Use explicit waiting commands
When running multiple tests, timing issues are inevitable and they cause tests to occasionally pass and fail. To mitigate this, most of the developers prefer to add a sleep command so there is time for the element to render properly before we verify it – but this slows down execution. In order to improve CI execution, we introduced a link that allows us to track sleep function usage and suggest developers use waitForExistence
wrappers in UI tests.
Track each failure state
With large codebases, it is quite common to see flakiness in UITests, where tests occasionally succeed and fail without any code changes. This means that test results can be inconsistent and in some cases, faulty. Faulty testing can be frustrating, and quite expensive. This is because engineers need to re-trigger entire builds, which ends up consuming more time.

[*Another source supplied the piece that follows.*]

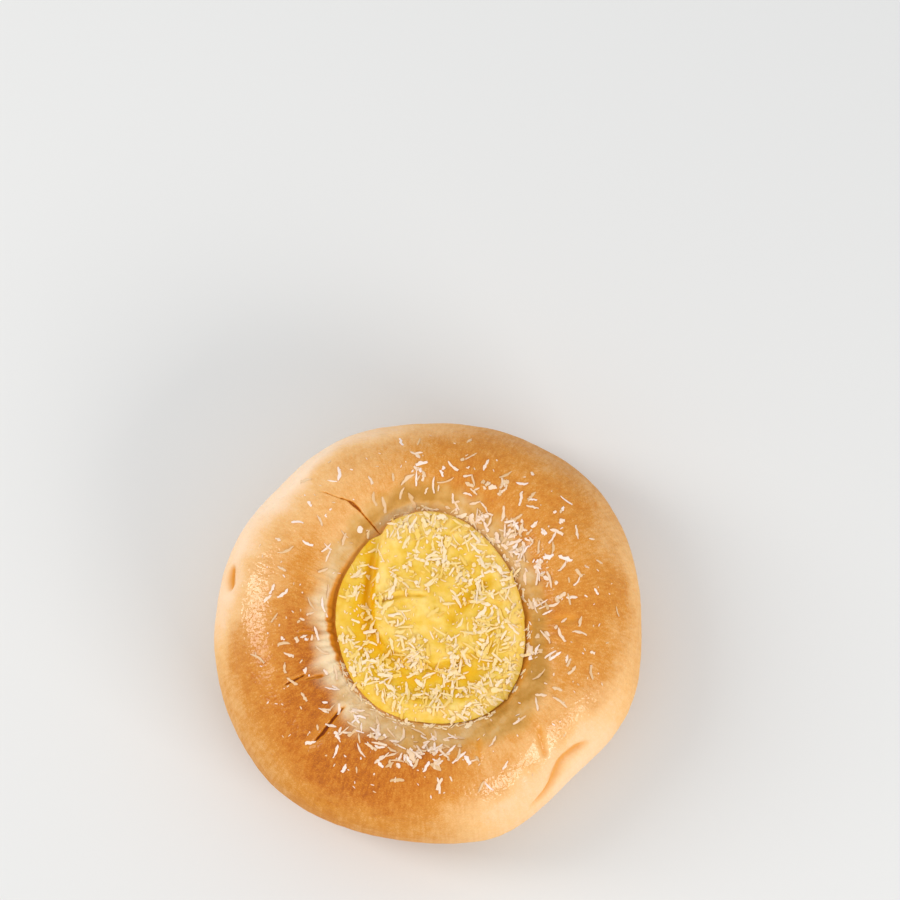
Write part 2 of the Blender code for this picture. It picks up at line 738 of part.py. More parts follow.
def build_bun(collection):
    """The bread: domed crust, well, folds, flat base and the coconut on its top."""
    mesh = turned_mesh("bun", bun_profile())
    move_vertices(mesh, shape_bread(vertex_array(mesh)))
    press_folds(mesh, BUN_FOLDS)
    mesh = thin_out(mesh, BUN_TRIANGLES)
    flatten_base(mesh)
    shreds = scatter_shreds(BUN_SHREDS, coconut_on_bread, clear_of_custard)
    mesh = fuse_shreds(mesh, shreds)
    crust = baked_surface("Golden crust", (0.68, 0.33, 0.09), 0.45)
    return finished_object("bun", mesh, crust, collection)


def build_custard(collection):
    """The custard: a piped swirl with a step, seams, a rim and coconut on its top."""
    mesh = turned_mesh("custard", custard_profile())
    move_vertices(mesh, shape_custard(vertex_array(mesh)))
    press_folds(mesh, CUSTARD_FOLDS)
    mesh = thin_out(mesh, CUSTARD_TRIANGLES)
    shreds = scatter_shreds(CUSTARD_SHREDS, coconut_on_custard, well_on_custard)
    mesh = fuse_shreds(mesh, shreds)
    custard = baked_surface("Baked custard", (0.90, 0.60, 0.10), 0.35)
    return finished_object("custard", mesh, custard, collection)


def main():
    """Clear the scene and build the coconut bun."""
    for item in list(bpy.data.objects):
        bpy.data.objects.remove(item)
    collection = bpy.data.collections.new("coconut bun")
    bpy.context.scene.collection.children.link(collection)
    build_bun(collection)
    build_custard(collection)


main()
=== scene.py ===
"""Looks of a coconut bun: its baked crust, its piped custard and its shredded coconut.

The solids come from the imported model. Each piece here keeps its solid's form and place,
and adds the finer relief, the colours and the many finer shreds of coconut.
"""

import logging
import math
import random
from collections.abc import Callable
from dataclasses import dataclass
from enum import Enum

import bmesh
import bpy
import numpy as np
from mathutils import Matrix, Vector, noise
from mathutils.bvhtree import BVHTree


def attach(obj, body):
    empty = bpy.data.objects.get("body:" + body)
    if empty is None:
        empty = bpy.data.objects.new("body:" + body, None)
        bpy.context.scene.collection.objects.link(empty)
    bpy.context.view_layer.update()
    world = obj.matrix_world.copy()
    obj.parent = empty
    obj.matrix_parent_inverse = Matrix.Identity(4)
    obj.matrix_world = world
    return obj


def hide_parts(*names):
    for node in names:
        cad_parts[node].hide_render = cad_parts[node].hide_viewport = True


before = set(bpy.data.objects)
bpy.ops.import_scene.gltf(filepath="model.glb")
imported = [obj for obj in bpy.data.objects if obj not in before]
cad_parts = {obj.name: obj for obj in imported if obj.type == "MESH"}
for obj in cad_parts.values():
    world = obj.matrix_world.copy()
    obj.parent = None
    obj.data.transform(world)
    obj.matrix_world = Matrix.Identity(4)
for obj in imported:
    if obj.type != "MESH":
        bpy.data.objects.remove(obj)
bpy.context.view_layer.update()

LOG = logging.getLogger("coconut_bun")

MM = 0.001
TURN = 2.0 * math.pi
ABOVE_ALL = 80.0 * MM
OUTLINE_STEPS = 721
# Direction and spread in degrees of the custard's deep groove and of its most pleated side.
GROOVE_SIDE = (184.0, 46.0)
PLEATED_SIDE = (345.0, 34.0)
# Radius of the tube on which spoke patterns are laid, in their own units.
SPOKE_TUBE = 26.0

Colour = tuple[float, float, float, float]
Pair = tuple[float, float]
Triple = tuple[float, float, float]
Stops = tuple[tuple[float, str], ...]
Thickness = Callable[[float, float], float]
MayLie = Callable[[float, float], bool]
Socket = bpy.types.NodeSocket


class Piece(Enum):
    """Names of the pieces of the visual model."""

    BREAD = "bread_crust"
    CUSTARD = "custard_swirl"
    COCONUT = "coconut_shreds"


class Slot(Enum):
    """Names of the material slots."""

    CRUST = "crust"
    CUSTARD = "custard"
    COCONUT = "coconut"


class Paint(Enum):
    """Numbers stored on a mesh's vertices for its material to read."""

    # How brown the crust is, with painted light and painted shade on some sides and spots.
    BROWNING_AND_LIGHT = "browning_and_light"
    RAWNESS = "rawness"
    GLAZE = "glaze"
    CREAM = "cream"
    # Painted shade inside the crust's creases and its groove along the custard.
    CREASE_SHADE = "crease"
    # Painted light and shade on the custard: paler on its ridges, lip and edge, darker in its valley and
    # folds.
    RIDGE_LIGHT_AND_SHADE = "ridge"
    TONE = "tone"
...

Initially, we used an internal tool that required all tests to pass on the first run, before merging was allowed. However, we realised that this significantly increased engineers’ manual retry time, hence, we modified the rules to allow merging as long as a subsequent retry passes the tests. This minor change improved our engineers’ CI overall experience and did not result in more flaky tests.
Learnings/Conclusion
Our journey to improve iOS CI infrastructure is still ongoing, but from this experience, we learnt several things:
- Focus on the feature being tested by ensuring all external responses are mocked.
- A certain degree of test flakiness is expected, but you should monitor past trends. If flakiness increases, there’s probably a deeper lying issue within your code.
- Regularly monitor resource utilisation and performance – detecting a sudden spike early could save you a lot of time and money.